The other disciples were gathered together. I wasn’t with them. I figured the more scattered we were, the safer we were. Seemed to me that gathered together just made us easier to pick off. I’m not sure why I bothered, though…I was pretty sure it was hopeless wherever we were.

The banging at the door sent me into despair. This is it, I thought. But it was the other disciples. Not only were they banging at the door…they were hollering. They had lost their minds and were going to take me down with them. I didn’t want to let them in, but I didn’t want them screaming at my door either….so I flipped the lock.

We saw the Master…they are yelling. They are jumping around like kids. “We saw the Master….he’s alive!” Bunk. Fool me once, shame on you. Fool me twice….not happening. “We saw the Master! We saw the Master!!!”

Of course I didn’t believe them. I went through that once. I knew better than to get excited again. I told them what I thought…Unless I see the nail holes in his hands, put my finger in the nail holes, stick my hand in his side, I won’t believe it. It can’t happen.

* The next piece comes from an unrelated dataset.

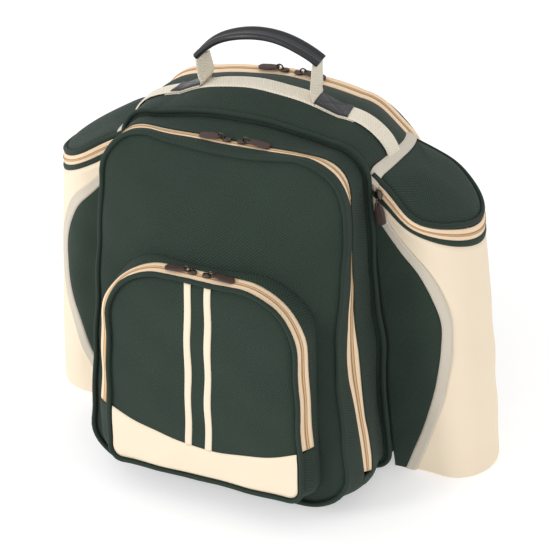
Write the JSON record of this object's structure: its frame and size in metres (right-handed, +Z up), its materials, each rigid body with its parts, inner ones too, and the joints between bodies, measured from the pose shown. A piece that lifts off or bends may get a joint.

I held them off for another week. They came by, reminding me of what they had seen. I ran them off…but they came back. They kept coming back, putting me and my family in more and more danger. Finally, I went to the room where they gathered. I was putting an end to this once and for all. It had been a week and we might get out of this alive, but if they continued this “I’ve seen the master nonsense” we wouldn’t. I locked the door behind me and turned to give them a piece of my mind. This messiah thing was NOT happening.

To say I was surprised was an understatement. Jesus came through the locked doors. I knew they were locked…I did it myself. But there he was. He walked straight into the middle of the group and said, “Peace be to you.”

Then he looked straight at me and invited me to touch his hands, his feet, his side. Can a mortally wounded body give hope? All I can say is that I’ve experienced resurrection.